At the top of the week, when the perfect storm of relatively slow MMA news days and the sport’s ongoing self-esteem issues launched a wildly over the top response to a throwaway line in a Golden Globes speech, Bellator MMA President Scott Coker invited Meryl Streep to his next event. While the Twitter-posted open letter succeeded in what was likely Coker’s primary intent—to gain more attention for Bellator 170 this weekend—it doesn’t seem to have attracted the actress’s attention at all. Which is all for the best. Because, if anyone was going to try to seriously present a case for the artistry of mixed martial arts to anyone, an event headlined by Tito Ortiz and Chael Sonnen in 2017 probably shouldn’t be their opening salve. At best, you could argue that Sonnen vs Ortiz on this stage at this point in their careers is Shakespearian... but that’s only true in the sense that it’s full of sound and fury, signifying nothing.

While the fight itself was never going to be one of the ages—not at this point in either of their careers, not at this point in Tito’s surgical history—the spirit of the matchup has all of the raw material for a compelling clash. Sonnen does a hell of a job selling the fight in a recent video promo.

“I’m on a legends ass-whipping tour and I’m starting with Tito Ortiz” has promise as a gimmick—a similar one worked wonders for Randy Orton in the early aughts. And the way he weaves his working-class ethics, his adoration of his father, and the 1997 amateur wrestling victory that he holds over Ortiz together makes the fight sound like something out of a particularly poignant Springsteen song. But this hardworking student-turned-fighter quest to make good on a deathbed promise to his blue collar father by finally scoring an MMA victory over the UFC golden boy that he bested on the mats two decades ago has somehow taken a backseat to random Rousey speculation and other half-hearted rabble-rousing of the Sonnen variety. His randomly capslocked tweets in Tito’s direction suggest that he’s more subconsciously haunted by the bullshit that Bill pulled in the final episode of True Blood than engaging in a deep psychological battle with the only man standing between him and the ability to fulfill what he calls “the only promise I never [kept].”

Ortiz’s side of the equation is not without its gravity, either.
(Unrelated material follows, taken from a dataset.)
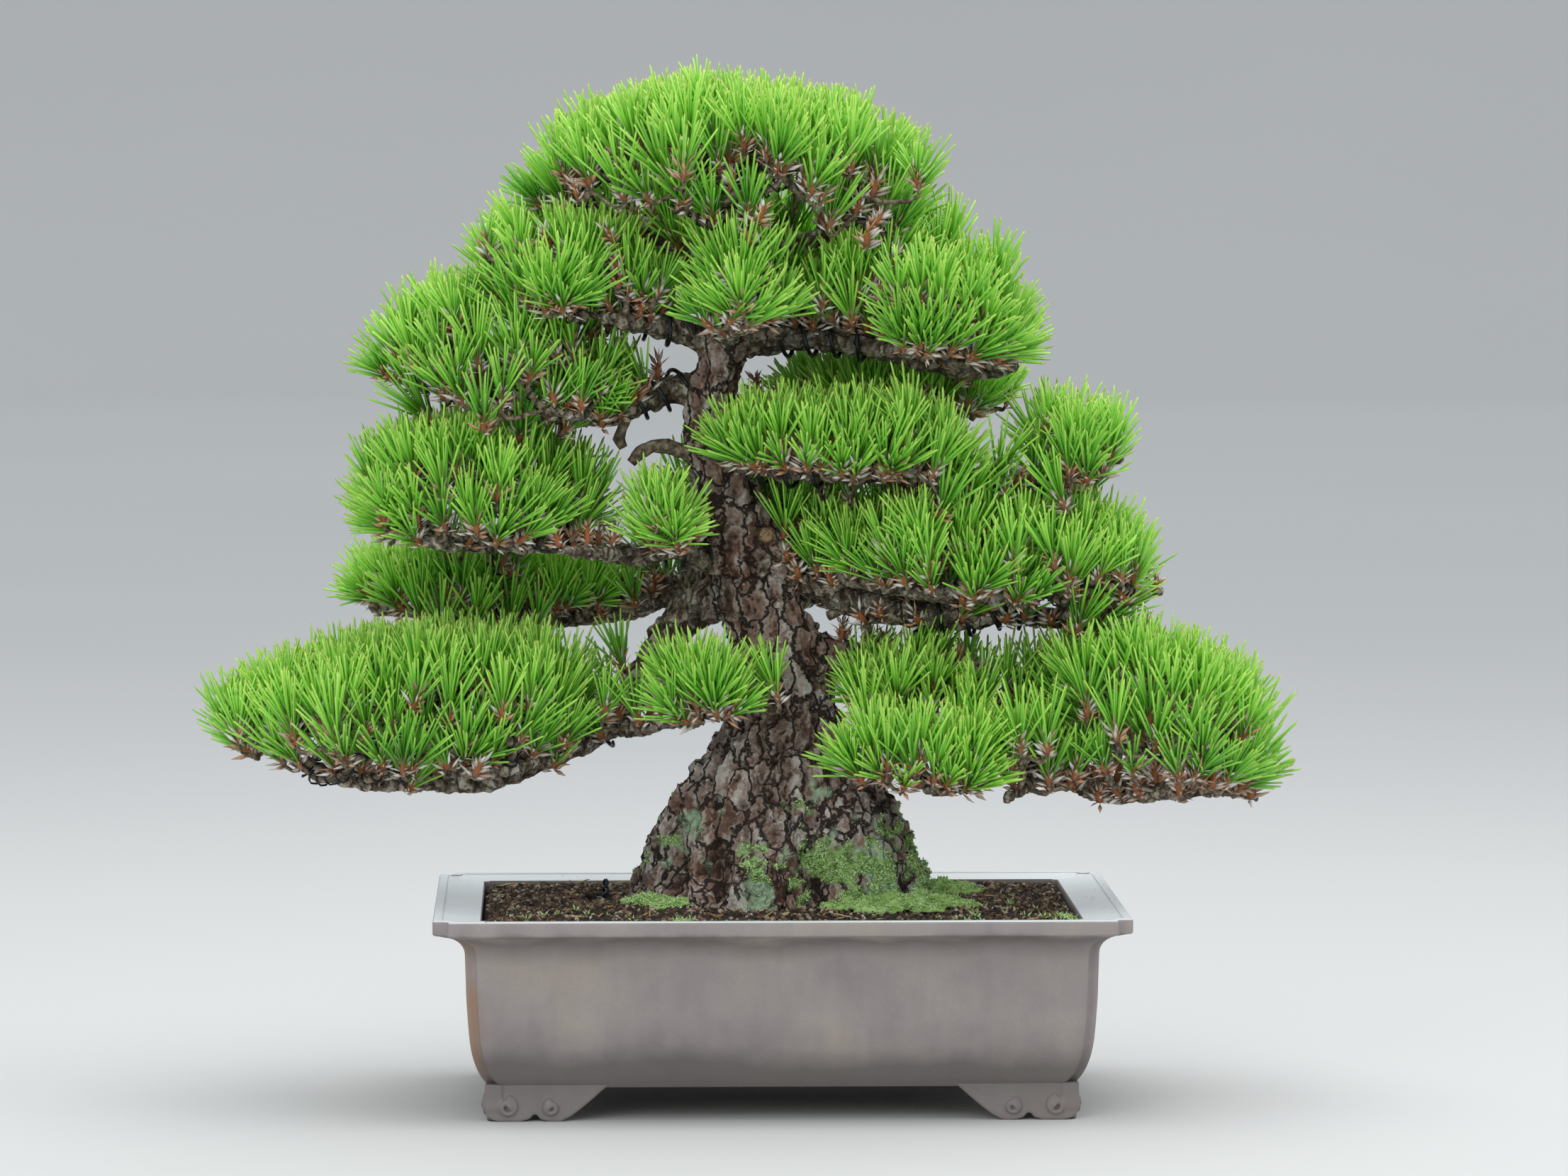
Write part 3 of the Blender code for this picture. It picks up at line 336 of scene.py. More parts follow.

The end, which looms over all fights in an abstract way in the sense that any given bout could be the end of your career—or even your life, is far from just an abstract concept this time around.  And yet, as Ortiz, who will turn 42 shortly after Bellator 170, faces the end of his time in the cage, there seems to be little imperative to make this last match any sort of grand finale or final statement on a career packed with highs, lows, and almost every single growing pain the sport has witnessed in the past two decades.

Even the reason for his retirement—one which we’ll see more and more of in the years to come as our favorite stars grow older and their bodies can no longer recover from combat or even the preparation of combat—has been presented with begrudging acceptance. “This retirement is well due. Twenty years of competition has pretty much, I’d still be fighting it wasn’t for my surgeries,” he admitted before running through a list of spinal fusions, knee surgeries, stitches and concussions that work better as a PSA against MMA than a testament to the dying days of a broken warrior’s battles.

Which is a shame, really. Even a fight booked largely out of nostalgia, the way that your fifteenth favorite band from the eighties is booked at a local casinos, deserves better than what we’ve seen here. Even when it involves two fighters who have, arguably, worn out their welcome in the MMA, perhaps more than once, there’s enough history in this fight (both between the two men and in their individual careers) to merit more than the collective meh that’s unfolding now.

Perhaps this is the greatest sign of all, though, that the time for both of these men has passed. For two fighters whose careers thrived on the strength of personality almost as much as it did on skill, losing one’s head and mouth is almost as deadly as losing one’s striking power or jaw. When your ability to stand and bang in our outside of the cage fades, maybe there’s nothing left to do but end with a whimper.